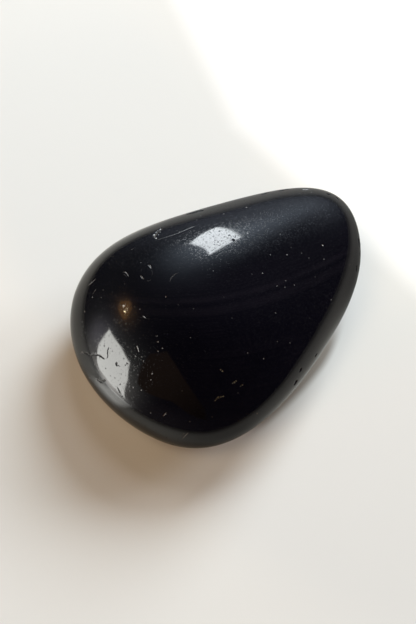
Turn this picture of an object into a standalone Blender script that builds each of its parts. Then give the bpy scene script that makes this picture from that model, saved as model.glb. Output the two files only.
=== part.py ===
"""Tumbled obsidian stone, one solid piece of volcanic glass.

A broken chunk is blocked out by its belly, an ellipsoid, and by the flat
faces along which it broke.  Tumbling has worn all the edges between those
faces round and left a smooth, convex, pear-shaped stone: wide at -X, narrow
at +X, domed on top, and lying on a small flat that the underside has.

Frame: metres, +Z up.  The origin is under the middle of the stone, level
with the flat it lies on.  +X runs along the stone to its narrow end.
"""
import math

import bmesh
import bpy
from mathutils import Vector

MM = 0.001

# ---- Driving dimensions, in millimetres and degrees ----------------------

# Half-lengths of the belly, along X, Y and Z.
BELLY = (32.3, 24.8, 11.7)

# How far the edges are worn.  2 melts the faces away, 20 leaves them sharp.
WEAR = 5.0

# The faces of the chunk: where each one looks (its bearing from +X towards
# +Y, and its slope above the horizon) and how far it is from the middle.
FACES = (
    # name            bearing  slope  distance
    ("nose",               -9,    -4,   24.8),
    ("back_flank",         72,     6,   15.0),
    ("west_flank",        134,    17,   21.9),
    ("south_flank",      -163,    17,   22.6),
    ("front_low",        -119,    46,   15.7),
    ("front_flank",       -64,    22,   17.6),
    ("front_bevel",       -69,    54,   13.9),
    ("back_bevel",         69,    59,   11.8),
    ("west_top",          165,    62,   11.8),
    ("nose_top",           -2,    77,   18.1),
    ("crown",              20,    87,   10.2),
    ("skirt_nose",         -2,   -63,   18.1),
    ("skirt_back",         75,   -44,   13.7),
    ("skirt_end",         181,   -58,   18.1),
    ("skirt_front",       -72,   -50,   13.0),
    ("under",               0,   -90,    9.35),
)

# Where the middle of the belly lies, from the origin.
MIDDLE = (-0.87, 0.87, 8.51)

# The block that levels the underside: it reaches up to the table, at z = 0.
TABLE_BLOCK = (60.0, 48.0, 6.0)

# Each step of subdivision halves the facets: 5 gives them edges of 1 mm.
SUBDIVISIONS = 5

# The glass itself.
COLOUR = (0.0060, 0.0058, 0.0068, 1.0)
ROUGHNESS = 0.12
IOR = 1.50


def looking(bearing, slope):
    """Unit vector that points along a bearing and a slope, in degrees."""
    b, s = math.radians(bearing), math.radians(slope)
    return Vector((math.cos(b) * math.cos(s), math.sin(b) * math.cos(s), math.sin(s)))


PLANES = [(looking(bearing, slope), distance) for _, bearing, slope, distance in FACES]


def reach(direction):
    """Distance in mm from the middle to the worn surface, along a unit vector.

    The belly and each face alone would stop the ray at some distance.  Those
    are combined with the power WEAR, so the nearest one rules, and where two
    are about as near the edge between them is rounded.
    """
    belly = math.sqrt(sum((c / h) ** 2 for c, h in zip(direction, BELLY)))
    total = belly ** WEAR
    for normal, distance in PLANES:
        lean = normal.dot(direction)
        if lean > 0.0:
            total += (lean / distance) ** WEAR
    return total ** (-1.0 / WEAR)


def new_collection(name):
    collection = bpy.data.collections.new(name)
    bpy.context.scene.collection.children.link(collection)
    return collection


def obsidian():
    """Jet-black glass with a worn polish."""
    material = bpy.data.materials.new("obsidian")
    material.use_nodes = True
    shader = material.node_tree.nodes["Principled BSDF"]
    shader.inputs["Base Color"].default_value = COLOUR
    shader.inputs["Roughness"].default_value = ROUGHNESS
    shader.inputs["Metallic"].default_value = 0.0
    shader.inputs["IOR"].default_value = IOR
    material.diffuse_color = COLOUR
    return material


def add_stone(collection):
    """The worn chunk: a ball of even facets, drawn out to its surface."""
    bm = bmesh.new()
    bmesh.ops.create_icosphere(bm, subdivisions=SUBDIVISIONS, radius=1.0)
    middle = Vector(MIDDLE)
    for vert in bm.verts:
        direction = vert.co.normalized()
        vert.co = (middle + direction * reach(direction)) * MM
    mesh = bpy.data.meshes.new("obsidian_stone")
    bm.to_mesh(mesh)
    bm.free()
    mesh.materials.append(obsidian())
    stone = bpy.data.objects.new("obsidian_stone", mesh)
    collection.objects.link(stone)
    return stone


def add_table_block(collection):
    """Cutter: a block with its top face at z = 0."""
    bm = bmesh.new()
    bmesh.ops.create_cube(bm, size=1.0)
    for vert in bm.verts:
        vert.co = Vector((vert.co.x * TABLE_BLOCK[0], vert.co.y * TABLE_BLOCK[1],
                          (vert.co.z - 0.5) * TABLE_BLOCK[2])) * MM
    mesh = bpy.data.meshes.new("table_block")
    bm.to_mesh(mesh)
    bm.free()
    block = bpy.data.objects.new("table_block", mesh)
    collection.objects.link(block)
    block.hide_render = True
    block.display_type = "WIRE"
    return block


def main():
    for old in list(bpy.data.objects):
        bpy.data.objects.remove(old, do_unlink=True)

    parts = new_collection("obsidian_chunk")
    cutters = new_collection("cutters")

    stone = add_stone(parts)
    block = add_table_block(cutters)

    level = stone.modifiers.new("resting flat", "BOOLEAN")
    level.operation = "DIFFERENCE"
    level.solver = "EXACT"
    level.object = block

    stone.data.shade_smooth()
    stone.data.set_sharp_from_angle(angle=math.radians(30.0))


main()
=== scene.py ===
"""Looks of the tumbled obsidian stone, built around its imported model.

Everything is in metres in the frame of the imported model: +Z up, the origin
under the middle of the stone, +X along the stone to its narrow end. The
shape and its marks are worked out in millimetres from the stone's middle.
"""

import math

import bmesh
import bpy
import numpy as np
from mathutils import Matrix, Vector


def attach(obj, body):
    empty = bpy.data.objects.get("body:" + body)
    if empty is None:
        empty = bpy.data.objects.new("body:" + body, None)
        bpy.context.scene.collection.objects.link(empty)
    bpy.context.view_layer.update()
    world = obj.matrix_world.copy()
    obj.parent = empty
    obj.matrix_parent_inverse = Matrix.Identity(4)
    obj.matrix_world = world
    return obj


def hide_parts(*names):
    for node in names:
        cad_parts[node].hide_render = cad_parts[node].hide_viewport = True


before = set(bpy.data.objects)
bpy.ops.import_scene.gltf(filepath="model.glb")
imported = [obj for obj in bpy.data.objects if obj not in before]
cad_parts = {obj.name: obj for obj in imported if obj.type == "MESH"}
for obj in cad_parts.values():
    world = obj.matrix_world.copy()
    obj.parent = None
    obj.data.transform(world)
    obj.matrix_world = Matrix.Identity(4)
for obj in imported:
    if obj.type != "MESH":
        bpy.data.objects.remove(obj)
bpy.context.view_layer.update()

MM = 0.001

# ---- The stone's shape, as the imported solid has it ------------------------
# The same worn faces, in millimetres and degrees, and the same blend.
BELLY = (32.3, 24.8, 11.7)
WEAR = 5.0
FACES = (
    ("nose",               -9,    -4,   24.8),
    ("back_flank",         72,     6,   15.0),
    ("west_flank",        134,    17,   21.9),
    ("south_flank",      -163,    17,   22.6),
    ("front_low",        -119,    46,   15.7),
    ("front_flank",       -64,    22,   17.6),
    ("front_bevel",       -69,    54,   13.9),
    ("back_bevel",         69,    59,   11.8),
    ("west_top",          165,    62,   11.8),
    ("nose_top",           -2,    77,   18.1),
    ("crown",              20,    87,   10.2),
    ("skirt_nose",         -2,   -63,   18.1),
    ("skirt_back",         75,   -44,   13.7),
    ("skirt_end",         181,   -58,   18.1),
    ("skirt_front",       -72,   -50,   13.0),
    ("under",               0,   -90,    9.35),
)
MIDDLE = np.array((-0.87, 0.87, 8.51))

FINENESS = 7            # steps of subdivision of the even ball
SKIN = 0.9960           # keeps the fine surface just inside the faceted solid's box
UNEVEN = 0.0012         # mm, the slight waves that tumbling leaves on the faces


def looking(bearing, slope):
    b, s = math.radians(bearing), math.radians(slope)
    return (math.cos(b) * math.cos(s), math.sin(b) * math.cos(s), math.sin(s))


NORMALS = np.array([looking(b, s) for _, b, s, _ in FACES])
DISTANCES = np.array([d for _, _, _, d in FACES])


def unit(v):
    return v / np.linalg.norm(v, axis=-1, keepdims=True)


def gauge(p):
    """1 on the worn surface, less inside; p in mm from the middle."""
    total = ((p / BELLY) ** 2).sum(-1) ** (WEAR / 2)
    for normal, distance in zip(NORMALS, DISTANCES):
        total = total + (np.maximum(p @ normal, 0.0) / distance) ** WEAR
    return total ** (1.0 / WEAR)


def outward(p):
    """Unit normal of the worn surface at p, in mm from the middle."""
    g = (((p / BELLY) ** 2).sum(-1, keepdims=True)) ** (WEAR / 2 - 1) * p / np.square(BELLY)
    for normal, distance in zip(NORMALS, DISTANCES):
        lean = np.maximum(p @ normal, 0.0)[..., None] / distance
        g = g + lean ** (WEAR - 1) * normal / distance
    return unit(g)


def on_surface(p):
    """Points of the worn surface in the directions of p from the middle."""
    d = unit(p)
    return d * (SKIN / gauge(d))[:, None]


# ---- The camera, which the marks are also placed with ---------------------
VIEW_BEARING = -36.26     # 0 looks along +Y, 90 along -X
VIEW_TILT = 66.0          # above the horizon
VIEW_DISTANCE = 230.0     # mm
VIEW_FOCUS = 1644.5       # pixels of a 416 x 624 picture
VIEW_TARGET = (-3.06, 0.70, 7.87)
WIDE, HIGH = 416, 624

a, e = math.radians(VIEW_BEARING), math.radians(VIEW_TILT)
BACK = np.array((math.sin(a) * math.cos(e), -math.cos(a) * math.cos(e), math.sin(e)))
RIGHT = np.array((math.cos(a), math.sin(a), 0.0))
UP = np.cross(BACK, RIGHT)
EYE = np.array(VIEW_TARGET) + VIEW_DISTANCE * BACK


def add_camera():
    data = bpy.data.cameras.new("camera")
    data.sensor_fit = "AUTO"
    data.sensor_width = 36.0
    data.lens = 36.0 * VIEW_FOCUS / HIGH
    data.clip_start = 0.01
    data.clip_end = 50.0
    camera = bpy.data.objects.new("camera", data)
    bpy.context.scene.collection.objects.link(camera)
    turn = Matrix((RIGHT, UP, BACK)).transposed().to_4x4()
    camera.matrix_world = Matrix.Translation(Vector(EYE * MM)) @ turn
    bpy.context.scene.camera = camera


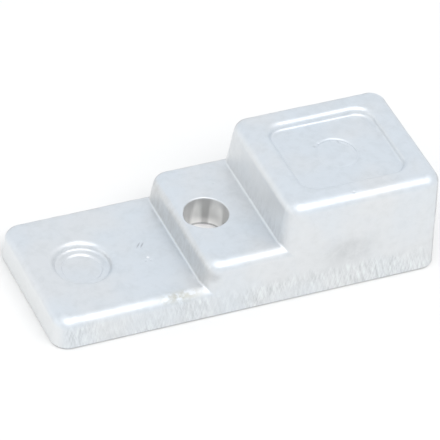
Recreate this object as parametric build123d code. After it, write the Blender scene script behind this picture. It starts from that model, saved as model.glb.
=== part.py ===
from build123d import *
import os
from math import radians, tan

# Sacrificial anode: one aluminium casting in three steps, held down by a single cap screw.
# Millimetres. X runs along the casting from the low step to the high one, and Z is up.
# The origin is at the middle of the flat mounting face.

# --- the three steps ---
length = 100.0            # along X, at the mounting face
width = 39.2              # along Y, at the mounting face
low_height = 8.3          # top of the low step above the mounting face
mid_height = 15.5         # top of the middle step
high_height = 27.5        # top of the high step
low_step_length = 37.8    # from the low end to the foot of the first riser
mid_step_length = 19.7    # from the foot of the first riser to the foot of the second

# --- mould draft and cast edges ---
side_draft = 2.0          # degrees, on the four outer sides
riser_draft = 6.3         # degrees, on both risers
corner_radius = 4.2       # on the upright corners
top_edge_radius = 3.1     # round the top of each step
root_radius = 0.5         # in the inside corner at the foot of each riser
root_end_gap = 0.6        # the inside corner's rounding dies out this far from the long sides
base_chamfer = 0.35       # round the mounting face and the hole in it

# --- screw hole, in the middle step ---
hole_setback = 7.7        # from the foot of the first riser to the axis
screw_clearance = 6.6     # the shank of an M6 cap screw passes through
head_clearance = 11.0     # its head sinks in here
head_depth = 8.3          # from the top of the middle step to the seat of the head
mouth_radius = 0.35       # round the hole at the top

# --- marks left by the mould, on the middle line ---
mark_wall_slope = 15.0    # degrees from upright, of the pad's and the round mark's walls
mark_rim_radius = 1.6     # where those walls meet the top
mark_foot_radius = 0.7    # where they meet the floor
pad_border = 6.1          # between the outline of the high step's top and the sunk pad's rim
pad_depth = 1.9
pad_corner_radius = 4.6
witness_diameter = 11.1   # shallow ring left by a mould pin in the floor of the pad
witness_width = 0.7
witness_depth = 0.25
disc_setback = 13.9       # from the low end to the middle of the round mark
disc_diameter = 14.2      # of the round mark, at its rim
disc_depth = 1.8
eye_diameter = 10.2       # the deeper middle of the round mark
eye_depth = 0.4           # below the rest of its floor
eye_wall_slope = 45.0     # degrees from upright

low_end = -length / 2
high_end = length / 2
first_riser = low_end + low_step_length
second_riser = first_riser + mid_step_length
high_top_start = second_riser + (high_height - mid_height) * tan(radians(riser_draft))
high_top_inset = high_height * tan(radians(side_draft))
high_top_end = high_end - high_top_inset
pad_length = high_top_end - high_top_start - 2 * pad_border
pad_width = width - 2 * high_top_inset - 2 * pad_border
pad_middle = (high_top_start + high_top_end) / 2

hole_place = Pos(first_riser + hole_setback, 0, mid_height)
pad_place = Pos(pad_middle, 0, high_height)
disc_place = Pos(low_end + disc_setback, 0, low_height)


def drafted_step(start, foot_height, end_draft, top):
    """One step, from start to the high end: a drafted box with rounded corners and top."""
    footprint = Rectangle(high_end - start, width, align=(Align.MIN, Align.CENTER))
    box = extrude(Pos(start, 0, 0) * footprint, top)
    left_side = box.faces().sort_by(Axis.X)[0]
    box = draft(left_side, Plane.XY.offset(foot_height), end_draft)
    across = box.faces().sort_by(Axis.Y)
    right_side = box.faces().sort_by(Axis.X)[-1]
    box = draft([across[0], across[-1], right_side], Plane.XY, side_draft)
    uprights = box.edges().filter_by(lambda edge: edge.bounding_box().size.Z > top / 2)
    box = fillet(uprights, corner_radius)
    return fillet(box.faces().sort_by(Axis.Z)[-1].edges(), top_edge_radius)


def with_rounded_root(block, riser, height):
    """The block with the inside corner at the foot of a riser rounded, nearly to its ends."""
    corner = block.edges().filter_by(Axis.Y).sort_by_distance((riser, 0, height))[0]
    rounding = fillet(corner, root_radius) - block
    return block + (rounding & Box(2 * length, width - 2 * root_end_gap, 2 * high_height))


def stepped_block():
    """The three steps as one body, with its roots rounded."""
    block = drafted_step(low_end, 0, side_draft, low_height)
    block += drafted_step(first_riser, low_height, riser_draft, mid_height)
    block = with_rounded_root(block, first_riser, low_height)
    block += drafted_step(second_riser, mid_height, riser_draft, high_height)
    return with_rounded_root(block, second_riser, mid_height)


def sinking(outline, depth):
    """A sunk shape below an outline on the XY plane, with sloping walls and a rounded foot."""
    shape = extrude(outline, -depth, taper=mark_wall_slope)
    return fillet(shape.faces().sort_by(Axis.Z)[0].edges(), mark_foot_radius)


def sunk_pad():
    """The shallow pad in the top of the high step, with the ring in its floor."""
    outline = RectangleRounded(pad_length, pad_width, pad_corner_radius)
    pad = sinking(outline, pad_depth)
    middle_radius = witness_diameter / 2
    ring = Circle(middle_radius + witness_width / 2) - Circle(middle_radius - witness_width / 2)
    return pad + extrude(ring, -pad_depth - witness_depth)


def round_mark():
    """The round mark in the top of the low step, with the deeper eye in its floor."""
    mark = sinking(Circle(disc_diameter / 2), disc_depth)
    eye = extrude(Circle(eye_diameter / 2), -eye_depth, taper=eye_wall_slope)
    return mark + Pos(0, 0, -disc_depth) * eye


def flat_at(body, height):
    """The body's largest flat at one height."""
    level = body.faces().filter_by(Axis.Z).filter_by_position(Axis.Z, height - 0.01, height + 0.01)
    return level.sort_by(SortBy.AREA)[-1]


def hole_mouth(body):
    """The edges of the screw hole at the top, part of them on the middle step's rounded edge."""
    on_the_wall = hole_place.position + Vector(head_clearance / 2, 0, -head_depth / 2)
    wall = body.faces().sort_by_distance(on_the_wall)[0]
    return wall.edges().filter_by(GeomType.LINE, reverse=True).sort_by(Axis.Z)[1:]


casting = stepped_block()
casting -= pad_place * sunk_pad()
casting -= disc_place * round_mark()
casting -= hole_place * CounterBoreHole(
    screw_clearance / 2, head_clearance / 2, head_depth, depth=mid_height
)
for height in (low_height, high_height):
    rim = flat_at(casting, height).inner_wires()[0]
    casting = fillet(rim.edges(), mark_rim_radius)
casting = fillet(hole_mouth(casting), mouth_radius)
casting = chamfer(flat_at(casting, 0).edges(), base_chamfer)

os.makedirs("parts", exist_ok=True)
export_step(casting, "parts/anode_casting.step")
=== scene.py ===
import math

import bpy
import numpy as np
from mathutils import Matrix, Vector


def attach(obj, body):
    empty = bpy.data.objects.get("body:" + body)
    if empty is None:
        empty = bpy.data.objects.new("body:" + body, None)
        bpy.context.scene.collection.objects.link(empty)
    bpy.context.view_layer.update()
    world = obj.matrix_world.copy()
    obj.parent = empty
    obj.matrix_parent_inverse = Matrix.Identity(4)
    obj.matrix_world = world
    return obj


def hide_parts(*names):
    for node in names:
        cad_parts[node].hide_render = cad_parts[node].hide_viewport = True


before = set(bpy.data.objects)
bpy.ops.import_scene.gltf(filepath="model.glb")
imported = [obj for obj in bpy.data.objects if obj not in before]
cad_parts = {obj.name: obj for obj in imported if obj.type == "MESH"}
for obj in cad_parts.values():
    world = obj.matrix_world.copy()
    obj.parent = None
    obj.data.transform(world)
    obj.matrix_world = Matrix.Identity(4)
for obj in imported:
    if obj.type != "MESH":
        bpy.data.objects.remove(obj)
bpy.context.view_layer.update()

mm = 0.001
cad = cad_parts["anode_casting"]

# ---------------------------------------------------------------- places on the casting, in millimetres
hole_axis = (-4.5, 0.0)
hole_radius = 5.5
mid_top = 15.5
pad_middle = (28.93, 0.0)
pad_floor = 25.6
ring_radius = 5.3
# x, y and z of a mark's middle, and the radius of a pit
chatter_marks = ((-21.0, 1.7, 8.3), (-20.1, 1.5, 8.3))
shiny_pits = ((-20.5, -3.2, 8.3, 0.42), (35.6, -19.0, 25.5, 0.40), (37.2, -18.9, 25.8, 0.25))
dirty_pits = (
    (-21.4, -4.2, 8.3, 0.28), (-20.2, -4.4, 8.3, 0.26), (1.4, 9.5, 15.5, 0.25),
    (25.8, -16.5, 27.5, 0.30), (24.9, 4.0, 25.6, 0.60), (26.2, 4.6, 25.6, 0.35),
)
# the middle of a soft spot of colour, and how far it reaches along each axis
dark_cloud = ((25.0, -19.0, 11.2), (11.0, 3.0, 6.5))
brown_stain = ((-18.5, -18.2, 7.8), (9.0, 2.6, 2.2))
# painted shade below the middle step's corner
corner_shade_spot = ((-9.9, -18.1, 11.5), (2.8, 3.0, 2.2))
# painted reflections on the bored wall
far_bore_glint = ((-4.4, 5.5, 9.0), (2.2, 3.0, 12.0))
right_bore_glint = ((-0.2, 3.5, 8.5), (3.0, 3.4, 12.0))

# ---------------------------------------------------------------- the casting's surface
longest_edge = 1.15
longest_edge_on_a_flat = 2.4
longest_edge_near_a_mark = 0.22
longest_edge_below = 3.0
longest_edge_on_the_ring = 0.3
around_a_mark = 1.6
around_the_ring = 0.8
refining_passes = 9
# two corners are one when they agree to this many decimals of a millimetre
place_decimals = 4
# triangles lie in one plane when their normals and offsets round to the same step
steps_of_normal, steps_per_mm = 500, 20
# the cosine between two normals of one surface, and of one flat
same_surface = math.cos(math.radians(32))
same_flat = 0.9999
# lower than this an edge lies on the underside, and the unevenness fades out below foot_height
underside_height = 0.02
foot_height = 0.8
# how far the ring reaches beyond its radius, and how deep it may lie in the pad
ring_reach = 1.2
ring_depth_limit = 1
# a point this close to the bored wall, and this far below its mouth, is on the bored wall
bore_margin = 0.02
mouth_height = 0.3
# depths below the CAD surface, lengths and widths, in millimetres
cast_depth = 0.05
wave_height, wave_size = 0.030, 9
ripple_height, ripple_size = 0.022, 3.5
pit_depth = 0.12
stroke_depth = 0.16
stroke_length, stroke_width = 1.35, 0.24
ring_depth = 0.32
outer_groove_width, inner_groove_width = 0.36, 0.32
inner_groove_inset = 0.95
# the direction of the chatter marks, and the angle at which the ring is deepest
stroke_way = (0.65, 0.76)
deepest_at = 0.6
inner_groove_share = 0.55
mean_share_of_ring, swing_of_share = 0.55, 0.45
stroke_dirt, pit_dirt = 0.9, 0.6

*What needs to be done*
From the records above, give again exactly the lines running from the line with "Recreate this object" to the line with "from math import radians, tan", inclusive.

*Solution*
Recreate this object as parametric build123d code. After it, write the Blender scene script behind this picture. It starts from that model, saved as model.glb.
=== part.py ===
from build123d import *
import os
from math import radians, tan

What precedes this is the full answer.